Thomas Bryer rebondit sur la question de la participation citoyenne à l’administration du pays dans le cas des États-Unis où le président Obama a souhaité mettre en place un « gouvernement ouvert », plus participatif et plus collaboratif. Au-delà de la plus grande transparence introduite par l’administration Obama, Thomas Bryer analyse le degré de mise en œuvre des processus de participation et de collaboration, en mettant en garde contre l’éclatement d’une bulle démocratique si ces mécanismes ne faisaient pas suffisamment l’objet d’appropriation durable de la part des parties prenantes.
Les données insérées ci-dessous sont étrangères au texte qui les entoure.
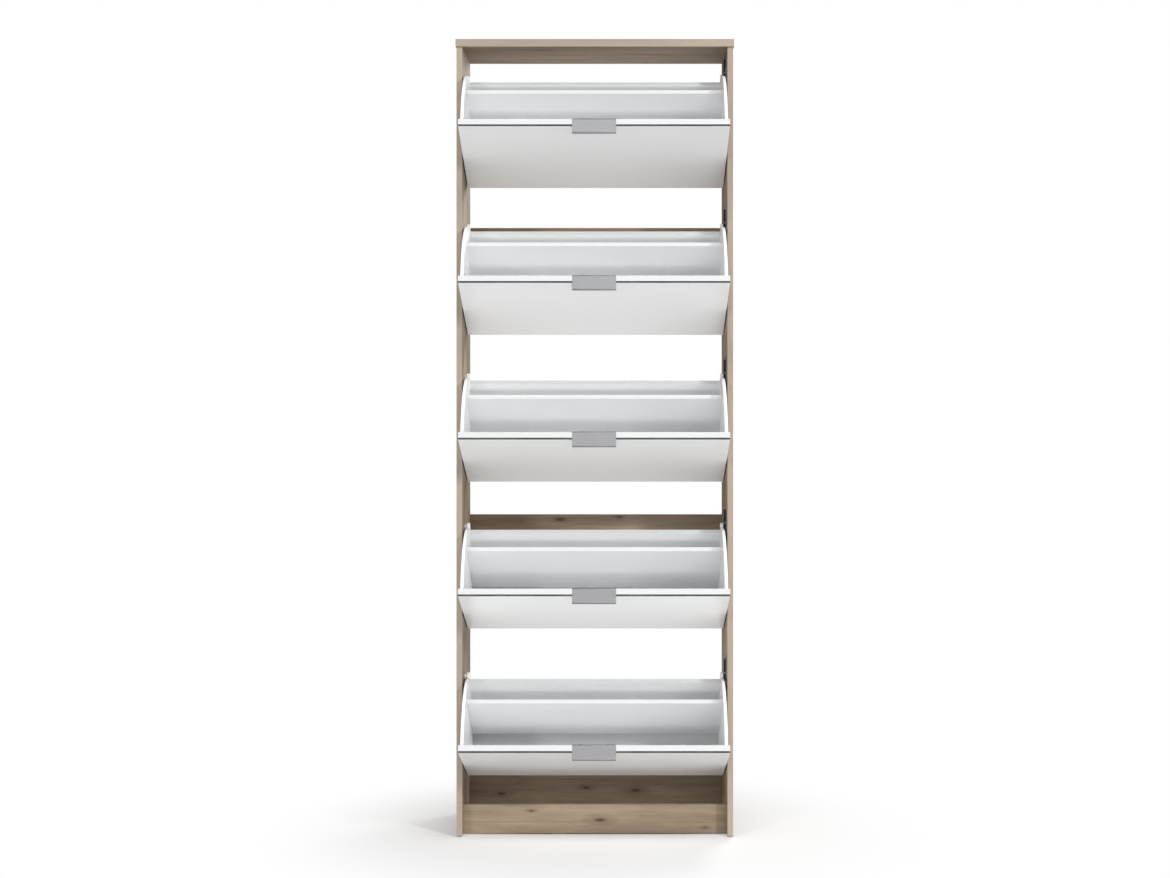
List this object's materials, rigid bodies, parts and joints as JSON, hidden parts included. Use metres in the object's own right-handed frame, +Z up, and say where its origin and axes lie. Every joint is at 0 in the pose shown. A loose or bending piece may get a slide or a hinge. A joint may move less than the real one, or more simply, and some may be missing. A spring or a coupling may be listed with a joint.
{
  "type": "shoe cabinet",
  "caption": "Tall free-standing shoe cabinet with an oak-effect carcass, open back and tilting glass-fronted flaps that carry two-row shoe trays.",
  "frame": {"origin": "bottom centre of the bounding box with every flap open, on the floor", "axes": "+X to the right seen from the front, +Y from the front to the back, +Z up"},
  "size_m": [0.59, 0.4042, 1.6907],
  "materials": {
    "oak_board": "wood-effect foil on board, matt",
    "white_board": "white melamine on board, satin",
    "coated_glass": "float glass with a pale coating on its back, polished edges",
    "brushed_aluminium": "brushed along its length",
    "white_plastic": "moulded, fine satin",
    "steel": "bright zinc",
    "zinc_plate": "pressed zinc-plated steel",
    "black_rubber": "moulded, matt",
    "beech": "bare turned dowel",
    "glide_plastic": "moulded"
  },
  "bodies": {
    "carcass": {"side_panel_left": "oak_board", "side_panel_right": "oak_board", "top_panel": "oak_board", "plinth": "oak_board", "back_rail_lower": "oak_board", "back_rail_middle": "oak_board", "back_rail_upper": "oak_board", "carcass_screws": "steel", "carcass_dowels": "beech", "pivot_pins": "steel", "foot_glides": "glide_plastic", "stop_brackets": "zinc_plate", "stop_buffers": "black_rubber", "stop_screws": "steel"},
    "flap_1": {"flap_1_front_board": "white_board", "flap_1_front_glass": "coated_glass", "flap_1_handle": "brushed_aluminium", "flap_1_side_plate_right": "white_plastic", "flap_1_side_plate_left": "white_plastic", "flap_1_divider": "white_board", "flap_1_rear_wall": "white_board", "flap_1_tray_floors": "white_board", "flap_1_screws": "steel"},
    "flap_2": {"flap_2_front_board": "white_board", "flap_2_front_glass": "coated_glass", "flap_2_handle": "brushed_aluminium", "flap_2_side_plate_right": "white_plastic", "flap_2_side_plate_left": "white_plastic", "flap_2_divider": "white_board", "flap_2_rear_wall": "white_board", "flap_2_tray_floors": "white_board", "flap_2_screws": "steel"},
    "flap_3": {"flap_3_front_board": "white_board", "flap_3_front_glass": "coated_glass", "flap_3_handle": "brushed_aluminium", "flap_3_side_plate_right": "white_plastic", "flap_3_side_plate_left": "white_plastic", "flap_3_divider": "white_board", "flap_3_rear_wall": "white_board", "flap_3_tray_floors": "white_board", "flap_3_screws": "steel"},
    "flap_4": {"flap_4_front_board": "white_board", "flap_4_front_glass": "coated_glass", "flap_4_handle": "brushed_aluminium", "flap_4_side_plate_right": "white_plastic", "flap_4_side_plate_left": "white_plastic", "flap_4_divider": "white_board", "flap_4_rear_wall": "white_board", "flap_4_tray_floors": "white_board", "flap_4_screws": "steel"},
    "flap_5": {"flap_5_front_board": "white_board", "flap_5_front_glass": "coated_glass", "flap_5_handle": "brushed_aluminium", "flap_5_side_plate_right": "white_plastic", "flap_5_side_plate_left": "white_plastic", "flap_5_divider": "white_board", "flap_5_rear_wall": "white_board", "flap_5_tray_floors": "white_board", "flap_5_screws": "steel"}
  },
  "joints": [
    {"name": "flap_1_tilt", "type": "hinge", "parent": "carcass", "child": "flap_1", "pos_m": [0, 0.00609, 0.19243], "axis": [-1, 0, 0], "range_deg": [0, 71]},
    {"name": "flap_2_tilt", "type": "hinge", "parent": "carcass", "child": "flap_2", "pos_m": [0, 0.00609, 0.51343], "axis": [-1, 0, 0], "range_deg": [0, 71]},
    {"name": "flap_3_tilt", "type": "hinge", "parent": "carcass", "child": "flap_3", "pos_m": [0, 0.00609, 0.83443], "axis": [-1, 0, 0], "range_deg": [0, 71]},
    {"name": "flap_4_tilt", "type": "hinge", "parent": "carcass", "child": "flap_4", "pos_m": [0, 0.00609, 1.15543], "axis": [-1, 0, 0], "range_deg": [0, 71]},
    {"name": "flap_5_tilt", "type": "hinge", "parent": "carcass", "child": "flap_5", "pos_m": [0, 0.00609, 1.47643], "axis": [-1, 0, 0], "range_deg": [0, 71]}
  ]
}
Enfin, Bob Bonwitt et Pauline Greco reviennent sur l’expérience européenne de soutien aux réformes de la gouvernance et de l’administration publique des pays des Balkans et d’Europe centrale et orientale.

Ils soulignent l’importance d’un véritable dialogue entre les parties prenantes, en termes tant du rythme des réformes que des priorités sectorielles au moment de mettre en œuvre ce soutien aux réformes ; conclusions importantes s’il en est pour l’action à venir de l’Union européenne dans les pays arabes.

On l’aura vu, les questions de gouvernance sont aujourd’hui autant des questions de fond que des questions de méthodes. Il faut sans cesse affiner notre grammaire du monde pour comprendre l’enchevêtrement des problèmes et des solutions au travers des échelles géographiques, au travers de leurs dimensions sociales, politiques, économiques et

identitaires. La gouvernance n’est plus l’apanage exclusif de la puissance publique, fût-elle particulièrement efficace : il s’agit de définir sans cesse des méthodes de concertation et de participation adaptées à la nature et à la géographie des questions posées.

L’ambition de cet ouvrage est notamment de proposer un ensemble de contributions d’acteurs de la gouvernance d’origines diverses, offrant un éclairage en regards croisés aux problématiques les plus saillantes de notre temps. Il s’agit également de présenter des pistes d’analyse et d’approches fruits des actions entreprises par l’IRG avec ses partenaires.

Je tiens à remercier tous les contributeurs à ces chroniques de la gouvernance et vous souhaite, avec tout le conseil et l’équipe de l’IRG, une stimulante lecture.